It’s National Olive Day.  The olive, one of the world’s oldest fruits, is part of a traditional meze/tapas culinary experience. The olive branch is a symbol of peace, hope, love and friendship. It is also one of the most versatile fruits as it is used in breads, drinks, salads, stews and as a snack. (I’m not sure I knew it was a fruit.)

Growing up, Thanksgiving dinner was always at our house. The cousins would come down from the city to our country house 50 miles away. One year, I must have been around seven or eight, the dishes of black and green olives had been put on the adults table before dinner. Our big old house was designed so you could walk from room to room in a full circle, the bathroom having a door on both sides. I walked the circle enough times to be able to sneakily consume the whole dish of black olives before people were called to the table. It was the one and only time my mother sent me to my room. I remember being really scared because she had never done that before. She came upstairs to scold me about being selfish and let me go down for dinner, but you can bet I never did that again.

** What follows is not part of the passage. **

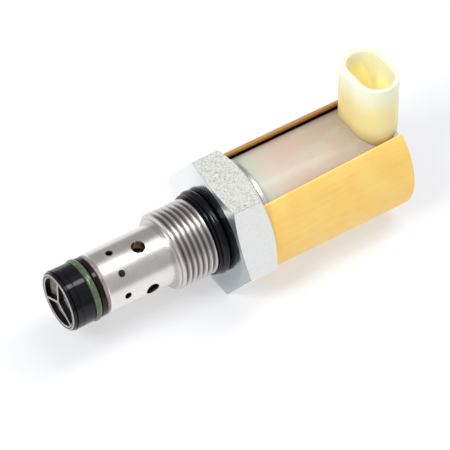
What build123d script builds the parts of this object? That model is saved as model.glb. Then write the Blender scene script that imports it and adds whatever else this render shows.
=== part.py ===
from build123d import *
import math
import os

os.makedirs("parts", exist_ok=True)

# A screw-in cartridge valve with its solenoid coil. X runs along the valve's axis,
# from the nose at -X to the coil at +X, and +Z is up. The origin is on the axis, in
# the hexagon's seating face. A flat of the hexagon faces down. Stations are X.

# Valve body: M20 x 1.5 shank, 32 mm hexagon, rear boss
THREAD_RADIUS = 10.0
THREAD_PITCH = 1.5
THREAD_DEPTH = 0.9
THREAD_CREST = 0.3
THREAD_FRONT = -13.9
THREAD_REAR = -3.1
UNDERCUT_RADIUS = 8.75
HEX_FLATS = 32.0
HEX_LENGTH = 9.6
BOSS_RADIUS = 11.0
BOSS_REAR = 10.5

# Ported sleeve
SLEEVE_RADIUS = 7.9
SLEEVE_FRONT = -32.15
SPIGOT_RADIUS = 5.8
SPIGOT_FRONT = -35.0
PRESS_RADIUS = 7.0
SLEEVE_REAR = -4.0
BORE_RADIUS = 5.0
BORE_REAR = -8.0
PILOT_RADIUS = 1.2
SMALL_PORT = {"station": -27.47, "radius": 0.9, "count": 8, "first": 35.3}
LARGE_PORT = {"station": -20.54, "radius": 1.75, "count": 4, "first": 5.0}

# Nose
NOSE_FRONT = -42.4
NOSE_RADIUS = 7.75
CAP_FRONT = -42.2
CAP_REAR = -32.95
GUARD_RADIUS = 7.3
GUARD_BORE = 6.65
GUARD_REAR = -40.85
SCREEN_REAR = -40.6
PASSAGE_RADIUS = 4.9
SPOKE_WIDTH = 0.55
SPOKE_COUNT = 3
SPOKE_FIRST = 85.0
NOSE_SEAL_STATION = -35.4
NOSE_SEAL_SECTION = 0.88
NOSE_SEAL_RADIUS = 8.1

# Spool and pilot stage
SPOOL_FRONT = -29.5
SPOOL_REAR = -13.2
SPOOL_RADIUS = 4.97
SPRING_POCKET_REAR = -19.0
FILTER_POCKET_REAR = -24.0
FILTER_RADIUS = 2.6
SEAT_RADIUS = 6.0
SEAT_REAR = 0.5
SEAT_HOLE_RADIUS = 0.8
POPPET_RADIUS = 1.5
POPPET_REAR = 7.0
PIN_RADIUS = 1.0

# Core tube and what it holds
TUBE_FRONT = 2.0
TUBE_REAR = 44.0
TUBE_RADIUS = 6.5
TUBE_BORE = 5.5
POLE_REAR = 20.0
SHIM_THICKNESS = 0.15
ARMATURE_FRONT = 21.0
ARMATURE_REAR = 40.8
ARMATURE_RADIUS = 5.42
ARMATURE_POCKET_REAR = 25.0
PLUG_FRONT = 41.0
STUD_FRONT = 50.6
STUD_REAR = 54.6
STUD_RADIUS = 5.0
STUD_PITCH = 1.0

# Coil, which is clamped at an angle of its own about the axis
COIL_LEAN = 6.0
COIL_BORE = 6.65
WASHER_FRONT = 10.6
BOBBIN_FRONT = 11.8
BOBBIN_REAR = 49.4
PLATE_REAR = 51.0
PLATE_RADIUS = 14.0
BOBBIN_WALL = 7.6
BOBBIN_FLANGE = 1.5
BOBBIN_RADIUS = 12.3
WINDING_RADIUS = 11.9
COVER_BORE = 12.4
COVER_RADIUS = 13.2
SHELL_FRONT = 9.8
SHELL_REAR = 51.2
SHELL_RADIUS = 15.2
SHELL_BORE = 14.05
WINDOW_LEFT = 9.2
WINDOW_RIGHT_FRONT = 9.5
WINDOW_RIGHT_REAR = 8.6

# Connector, measured in the coil's leaning frame
CONNECTOR_STATION = 47.2
CONNECTOR_TOP = 29.0
CONNECTOR_BASE = 10.0
CONNECTOR_WIDTH = 12.3
CONNECTOR_LENGTH = 16.7
CONNECTOR_CORNER = 5.3
SOCKET_STATION = 47.25
SOCKET_OFFSET = -0.4
SOCKET_WIDTH = 8.9
SOCKET_LENGTH = 14.2
SOCKET_DEPTH = 13.5
SOCKET_DRAFT = 1.0
NECK_FRONT = 43.2
NECK_REAR = 48.7
NECK_HALF_WIDTH = 4.0
NECK_BOTTOM = 12.35
TERMINAL_STATION = 47.9
TERMINAL_OFFSET = 2.0
TERMINAL_RADIUS = 0.7
TERMINAL_TOP = 20.6

lean = math.radians(COIL_LEAN)
coil_up = Plane(origin=(0, 0, 0), x_dir=(1, 0, 0), z_dir=(0, math.sin(lean), math.cos(lean)))
coil_axis = Axis((0, 0, 0), (0, math.sin(lean), math.cos(lean)))
coil_across = Plane(origin=(0, 0, 0), x_dir=(0, math.cos(lean), -math.sin(lean)), z_dir=(1, 0, 0))


def section(*outline):
    """The flat section of a turned piece, from its (station, radius) corners."""
    with BuildSketch(Plane.XZ) as flat:
        with BuildLine():
            Polyline(*outline, close=True)
        make_face()
    return flat.sketch


def ring_section(front, rear, bore, radius, edge=0.0):
    """The section of a plain ring with its two outer edges broken."""
    if edge == 0.0:
        return section((front, bore), (front, radius), (rear, radius), (rear, bore))
    return section(
        (front, bore),
        (front, radius - edge),
        (front + edge, radius),
        (rear - edge, radius),
        (rear, radius - edge),
        (rear, bore),
    )


def groove_section(crest_width, pitch, depth, flank_root):
    """The V of a thread's groove, in a plane square to the helix at its crest."""
    half_mouth = (pitch - crest_width) / 2
    flank = (half_mouth - flank_root) / depth
    overshoot = 0.1
    with BuildSketch() as vee:
        with BuildLine():
            Polyline(
                (-half_mouth - flank * overshoot, overshoot),
                (half_mouth + flank * overshoot, overshoot),
                (flank_root, -depth),
                (-flank_root, -depth),
                close=True,
            )
        make_face()
    return vee.sketch


def radial_planes(station, first, count):
    """Planes on the axis that face outward, evenly spaced from an angle off +Z."""
    planes = []
    for step in range(count):
        angle = math.radians(first + 360 * step / count)
        outward = (0, -math.sin(angle), math.cos(angle))
        planes.append(Plane(origin=(station, 0, 0), x_dir=(1, 0, 0), z_dir=outward))
    return planes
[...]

We often serve a dish of black olives when my grandchildren are here. Usually it is available before dinner to snack on. If the little ones don’t finish them by the time the meal is over, their uncle empties the bowl so none have to be put back in the fridge.  My husband has green olives on his daily lunch salad, and I eat a few while I make it. We also have them on our pizzas. Wegman’s is our local grocery store and they have an olive bar so you can easily get all different kinds of olives, prepared antipasto fashion, or just plain. They sure make it easy.

Olives have good health benefits. They are an anti-inflammatory, antioxidant and cancer preventive food. They also provide copper, iron, fiber and vitamin E. The bottom line, eat your olives, but make sure you share.